Pandemic won’t stop Whale Sanctuary Project from going ahead

By Alec Bruce, Local Journalism Initiative reporter    
April 29 2020

SHERBROOKE – Despite the global pandemic, plans to turn Port Hilford into North America’s first public sanctuary for beluga whales is “moving forward,” the project’s California-based organizers confirm.

In an update sent to the Municipality of the District of St. Mary’s last week, Charles Vinick, executive director of the Whale Sanctuary Project (WSP), said the organization will launch a local Facebook page “in the coming days” and explore opening an information centre on Sherbrooke’s Main Street to “create a dialog.”

The news comes as COVID-19’s inexorable spread, and consequent public quarantines and social lockdowns, continues to derail economic initiatives throughout much of the world.

“We are setting up the structure to move forward as actively as possible,” Vinick said.

Stephen Flemming, executive director of Sherbrooke Village Museum and a leading figure in the effort to establish a whale sanctuary in the area, said the project “is such a bright spot for the community. So many are excited to be part of this new initiative and are looking forward to the opportunity to get involved and help define what it all could look like. Personally, I can’t wait to hear all the great ideas our community has.”

Vinick added, “We have begun to do environmental analyses of Port Hilford under the direction of our Nova Scotia research analyst, Dr. Amanda Babin. On Zoom, we are meeting with Nova Scotia scientists and researchers to understand their questions and get their advice.
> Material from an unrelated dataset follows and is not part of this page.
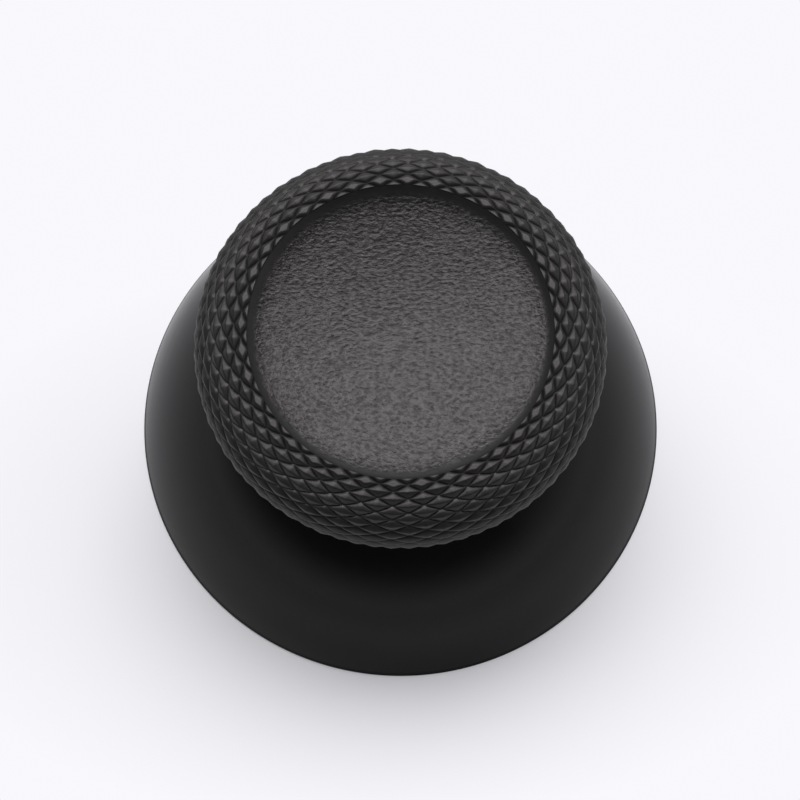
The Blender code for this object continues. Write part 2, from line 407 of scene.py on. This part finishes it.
past_last_row = knurl_last_row + 0.5 / knurl_steps
knurl_rows = np.append(knurl_first_row, np.arange(knurl_second_row, past_last_row, 1 / knurl_steps))
lip_slope = knurl_top - row_pitch * knurl_first_row
lip_radius = rim_radius + plain_section * math.cos(lip_slope)
lip_level = rim_level + plain_section * math.sin(lip_slope)
dish_level = lip_level - dish_depth - dish_edge_rise

dish = [(0.0, dish_level)]
for share in 1 - np.linspace(1, 0, dish_steps + 1)[1:] ** 2:
    rise = dish_depth * share ** 2 + dish_edge_rise * share ** dish_edge_power
    dish.append((lip_radius * share, dish_level + rise))
last_slope = knurl_top - row_pitch * knurl_last_row
below_rim = arc((rim_radius, rim_level), plain_section, last_slope, -math.pi / 2, plain_steps)[1:]
hole_radius = neck_radius + core_clearance
pocket_radius = head_radius + core_clearance
pocket_floor = underside + under_lip
pocket_ceiling = head_top + core_clearance
hole_level = below_rim[-1][1]
below_rim += [(hole_radius + hole_break, hole_level), (hole_radius, hole_level + hole_break)]
pocket = [(hole_radius, pocket_floor), (pocket_radius, pocket_floor), (pocket_radius, pocket_ceiling)]
pocket.append((0.0, pocket_ceiling))

top_rings = [grip_ring(point) for point in dish]
rim_rings = [knurl_ring(row) for row in knurl_rows]
low_rings = [grip_ring(point) for point in below_rim + pocket]
leanings = [None] * len(top_rings) + [knurl_leaning(row) for row in knurl_rows[:-1]]
leanings += [None] * len(low_rings)
grip_cap = skin("knurled_grip", top_rings + rim_rings + low_rings, leanings)
grip_cap.data.set_sharp_from_angle(angle=grip_crease)

charcoal = (0.0072, 0.0070, 0.0072)
worn_charcoal = (0.0098, 0.0095, 0.0098)
grain_hollow_painted_shade = (0.0058, 0.0056, 0.0058)
grain_size = 0.16 * mm
grain_depth = 0.038 * mm
tooth_size = 0.05 * mm
tooth_depth = 0.004 * mm
wear_size = 0.8 * mm
pad_smoothest = 0.27
pad_roughest = 0.36
rim_rougher = 0.12
rim_sheen = 0.5
pad_sheen = 0.475
hollow_painted_shade_loss = 0.22
crest_painted_sheen_gain = 0.06
grain_low = 0.35
grain_high = 0.6
grip_roughness = 0.34
grip_ior = 1.46


def distance_from_axis(tree, place):
    """How far a point of the piece lies from the stick's axis."""
    flat = tree.nodes.new("ShaderNodeVectorMath")
    flat.operation = "MULTIPLY"
    flat.inputs[1].default_value = (1.0, 1.0, 0.0)
    tree.links.new(place, flat.inputs[0])
    length = tree.nodes.new("ShaderNodeVectorMath")
    length.operation = "LENGTH"
    tree.links.new(flat.outputs["Vector"], length.inputs[0])
    return length.outputs["Value"]


def reckon(tree, operation, first, second):
    """The sum, the difference or the product of two values."""
    node = tree.nodes.new("ShaderNodeMath")
    node.operation = operation
    tree.links.new(first, node.inputs[0])
    tree.links.new(second, node.inputs[1])
    return node.outputs["Value"]


rubber, tree, shader, place = plastic("charcoal_grip", grip_roughness, grip_ior)
grain_end = lip_radius - grain_margin / 2
on_pad = spread(tree, distance_from_axis(tree, place), grain_end - grain_margin, grain_end, 1.0, 0.0)
lengthways = tree.nodes.new("ShaderNodeVectorMath")
lengthways.operation = "MULTIPLY"
lengthways.inputs[1].default_value = (grain_stretch, 1.0, 1.0)
tree.links.new(place, lengthways.inputs[0])
grain = noise(tree, lengthways.outputs["Vector"], grain_size, detail=3.0, roughness=0.6)
tooth = noise(tree, place, tooth_size, detail=2.0)
wear = noise(tree, place, wear_size, detail=3.0)

worn = spread(tree, wear, noise_low, noise_high, 0.0, 1.0)
shades = blend_colours(tree, worn, charcoal, worn_charcoal)
# The pad's grain is painted darker in its hollows, as painted shade.
hollow_painted_shade_share = reckon(tree, "MULTIPLY", spread(tree, grain, grain_low, grain_high, 1.0, 0.0), on_pad)
tree.links.new(blend_colours(tree, hollow_painted_shade_share, shades, grain_hollow_painted_shade), shader.inputs["Base Color"])

rim_extra = spread(tree, on_pad, 0.0, 1.0, rim_rougher, 0.0)
tooth_roughness = spread(tree, tooth, noise_low, noise_high, pad_smoothest, pad_roughest)
tree.links.new(reckon(tree, "ADD", tooth_roughness, rim_extra), shader.inputs["Roughness"])

# On the pad the specular level is lowered in the grain's hollows as painted shade, and raised a little on
# its crests as a painted sheen.
grain_painted_shade_loss = spread(tree, grain, grain_low, grain_high, hollow_painted_shade_loss, -crest_painted_sheen_gain)
pad_painted_shade_loss = reckon(tree, "MULTIPLY", grain_painted_shade_loss, on_pad)
sheen = reckon(tree, "SUBTRACT", spread(tree, on_pad, 0.0, 1.0, rim_sheen, pad_sheen), pad_painted_shade_loss)
tree.links.new(sheen, shader.inputs["Specular IOR Level"])

fine = add_bump(tree, tooth, tooth_depth)
coarse = add_bump(tree, reckon(tree, "MULTIPLY", grain, on_pad), grain_depth, fine)
tree.links.new(coarse, shader.inputs["Normal"])
grip_cap.data.materials.clear()
grip_cap.data.materials.append(rubber)
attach(grip_cap, "root")
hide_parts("grip_cap")


# Table. A matt white sheet that the cap stands on. Seen by the camera it glows plain white as painted
# light, more and more away from an oval round the cap's shadow, so that only the shadow's core shows,
# and in that core it is seen mostly as it is. The cap itself is lit by the sheet as it is everywhere.

table_reach = 60 * mm
table_white = (0.88, 0.91, 0.93)
shadow_centre = (-1.6 * mm, -5.7 * mm)
shadow_flatness = 0.6
near_glow_share = 0.1
glow_start = 4.5 * mm
glow_full = 14 * mm
table_gap = 0.01 * mm
table_glow = (0.945, 0.935, 0.98)
table_roughness = 0.9
table_ior = 1.3

mesh = bpy.data.meshes.new("table")
corners = [(x * table_reach, y * table_reach, 0) for x, y in ((-1, -1), (1, -1), (1, 1), (-1, 1))]
mesh.from_pydata(corners, [], [(0, 1, 2, 3)])
table = bpy.data.objects.new("table", mesh)
bpy.context.scene.collection.objects.link(table)
table.location.z = cad_box[0].z - table_gap

paper, tree, shader, place = plastic("white_sheet", table_roughness, table_ior)
shader.inputs["Base Color"].default_value = (*table_white, 1.0)
shader.inputs["Specular IOR Level"].default_value = 0.0
# Painted light: an emission seen only by the camera, which covers the sheet's real shading outside an
# oval round the cap, so the visible edge of the shadow is painted.
glow = tree.nodes.new("ShaderNodeEmission")
glow.inputs["Color"].default_value = (*table_glow, 1.0)
from_shadow = tree.nodes.new("ShaderNodeVectorMath")
from_shadow.operation = "MULTIPLY_ADD"
from_shadow.inputs[1].default_value = (shadow_flatness, 1.0, 1.0)
from_shadow.inputs[2].default_value = (-shadow_centre[0] * shadow_flatness, -shadow_centre[1], 0.0)
tree.links.new(place, from_shadow.inputs[0])
reach = distance_from_axis(tree, from_shadow.outputs["Vector"])
seen = tree.nodes.new("ShaderNodeLightPath")
glow_share = spread(tree, reach, glow_start, glow_full, near_glow_share, 1.0)
lift_share = reckon(tree, "MULTIPLY", seen.outputs["Is Camera Ray"], glow_share)
lift = tree.nodes.new("ShaderNodeMixShader")
tree.links.new(lift_share, lift.inputs["Fac"])
tree.links.new(shader.outputs["BSDF"], lift.inputs[1])
tree.links.new(glow.outputs["Emission"], lift.inputs[2])
tree.links.new(lift.outputs["Shader"], tree.nodes["Material Output"].inputs["Surface"])
mesh.materials.append(paper)


# Light. A wide soft box above and behind the cap and a little to its left. The room round it is dim,
# with a bright wall behind, a duller one to the right and a pale horizon all round.

surround = (0.12, 0.12, 0.124)
horizon = (1.0, 1.0, 1.02)
horizon_reach = 0.3
back_wall = (1.35, 1.34, 1.36)
back_wall_rise = 0.3
back_wall_reach = 0.9
right_wall = (0.7, 0.7, 0.72)
right_wall_rise = 0.35
right_wall_reach = 0.75
seen_surround = (0.93, 0.93, 0.96)
key_turn = math.radians(8)
key_height = math.radians(66)
key_distance = 400 * mm
key_width = 400 * mm
key_depth = 180 * mm
key_power = 1.42
key_colour = (1.0, 0.94, 0.955)

world = bpy.data.worlds.new("surroundings")
world.use_nodes = True
bpy.context.scene.world = world
air = world.node_tree.nodes["Background"]
ray = world.node_tree.nodes.new("ShaderNodeLightPath")
sight = world.node_tree.nodes.new("ShaderNodeTexCoord")
room = surround
areas = (
    ((0.0, 1.0, back_wall_rise), (1.0, 1.0, 1.0), back_wall_reach, back_wall),
    ((1.0, 0.0, right_wall_rise), (1.0, 1.0, 1.0), right_wall_reach, right_wall),
    ((0.0, 0.0, 0.0), (0.0, 0.0, 1.0), horizon_reach, horizon),
)
for centre, axes, reach, colour in areas:
    apart = world.node_tree.nodes.new("ShaderNodeVectorMath")
    apart.operation = "SUBTRACT"
    apart.inputs[1].default_value = centre
    world.node_tree.links.new(sight.outputs["Generated"], apart.inputs[0])
    kept = world.node_tree.nodes.new("ShaderNodeVectorMath")
    kept.operation = "MULTIPLY"
    kept.inputs[1].default_value = axes
    world.node_tree.links.new(apart.outputs["Vector"], kept.inputs[0])
    length = world.node_tree.nodes.new("ShaderNodeVectorMath")
    length.operation = "LENGTH"
    world.node_tree.links.new(kept.outputs["Vector"], length.inputs[0])
    nearness = spread(world.node_tree, length.outputs["Value"], 0.0, reach, 1.0, 0.0)
    room = blend_colours(world.node_tree, nearness, room, colour)
pick = blend_colours(world.node_tree, ray.outputs["Is Camera Ray"], room, seen_surround)
world.node_tree.links.new(pick, air.inputs["Color"])

key_data = bpy.data.lights.new("soft_box", "AREA")
key_data.shape = "RECTANGLE"
key_data.size = key_width
key_data.size_y = key_depth
key_data.energy = key_power
key_data.color = key_colour
key_light = bpy.data.objects.new("soft_box", key_data)
bpy.context.scene.collection.objects.link(key_light)
flat_reach = key_distance * math.cos(key_height)
key_light.location.x = -flat_reach * math.sin(key_turn)
key_light.location.y = flat_reach * math.cos(key_turn)
key_light.location.z = key_distance * math.sin(key_height)
key_light.rotation_euler = (-key_light.location).to_track_quat("-Z", "Y").to_euler()


# Camera. It looks down steeply from the front through a long lens. The target is a point on the
# stick's axis, and its column and row are where it falls in the picture.

camera_height = math.radians(73.4)
camera_distance = 180 * mm
camera_target = 7 * mm
camera_lens = 173.6
camera_near = 10 * mm
sensor = 36.0
frame_pixels = 800
target_column = 400.5
target_row = 384.3

camera_data = bpy.data.cameras.new("camera")
camera_data.lens = camera_lens
camera_data.sensor_width = sensor
camera_data.clip_start = camera_near
camera = bpy.data.objects.new("camera", camera_data)
bpy.context.scene.collection.objects.link(camera)
back = Vector((0.0, -math.cos(camera_height), math.sin(camera_height)))
up = Vector((0.0, math.sin(camera_height), math.cos(camera_height)))
pixel = camera_distance * sensor / camera_lens / frame_pixels
right_shift = (frame_pixels / 2 - target_column) * pixel
up_shift = (target_row - frame_pixels / 2) * pixel
aim = Vector((right_shift, 0.0, camera_target)) + up * up_shift
camera.location = Vector((0.0, 0.0, camera_target)) + back * camera_distance
camera.rotation_euler = (aim - camera.location).to_track_quat("-Z", "Y").to_euler()
bpy.context.scene.camera = camera
bpy.context.scene.view_settings.view_transform = "Standard"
We are receiving inquiries from many people offering their skills and assistance and we are doing everything possible to conduct initial meetings with them via phone and internet.”

Since the onset of the pandemic, WSP officials have engaged traditional and social media to spread the word internationally about Port Hilford’s key role in the project. Earlier this month, the organization’s president, Lori Marino, a neuroscientist and behaviourist, told Marcia Sivek, host of BeProvided Conservation Radio, a podcast from the San Francisco area, “From the get go, they (Port Hilford and Sherbrooke area residents) were enthusiastic supporters and promoters. We could not do this without them.”

The popular BeProvided podcast is carried by the New York-based iHeartRadio network, which describes itself as the “#1 streaming broadcast radio platform with six times the digital listening of the next largest commercial broadcast radio company” in the United States.

In her interview with Sivek, Marino said, “I also think that we need to send a special shout-out to the fishermen in the area who make their livelihood there. They have been terrific, and they’ve taken us out on their boats. They see the opportunity and they see the importance. And we’re working to make sure that everything is good for them when we put this into Port Hilford.”

Marino added, “We have designed or envisioned a site that would hold perhaps eight beluga whales and maybe two or three orcas if they become available – of course, they would be separated. Our enclosure will be at least 300 times larger than the largest tank in any marine park. It will allow the animals not only to swim in a straight line, but swim the way they want and go off to different corners of the sanctuary.”

The sanctuary will also be open to the general public, she said. “We will have an interpretive centre on site. It won’t be the kind of thing where we will have ticket sales or people streaming in, though.”

In February, after spending three years combing through as many as 100 locations in Washington State, British Columbia and Nova Scotia, the WSP selected Port Hilford both for its mix of physical and environmental attributes (sea-floor conditions, tides and currents, and potential impacts of local wildlife) and for its people.

Marino emphasized that this combination is especially important because the initiative is the first on the continent for whales retired from entertainment facilities or rescued from the ocean needing rehabilitation or permanent care. “What we can do is provide a model of transparency that can help others facilitate the creation of these kinds of sanctuaries around the world,” she said.

Tangible economic benefits for the Sherbrooke area are also likely. The WSP will cover the estimated $20-million cost of the facility’s start-up and ongoing operating costs. In addition to a visitor centre, nature trail and viewing spots, the sanctuary will work with schools and museums to offer educational programs about the whales at the sanctuary and their wild counterparts.

In his letter last week, Vinick said that while “some meetings may have to wait, in the interim – with our local leaders Stephen Flemming, Jamie Anderson, Amy Simon, so many others and especially the fishers – we will be able to communicate with all of you. Please, don’t hesitate to reach out to me.”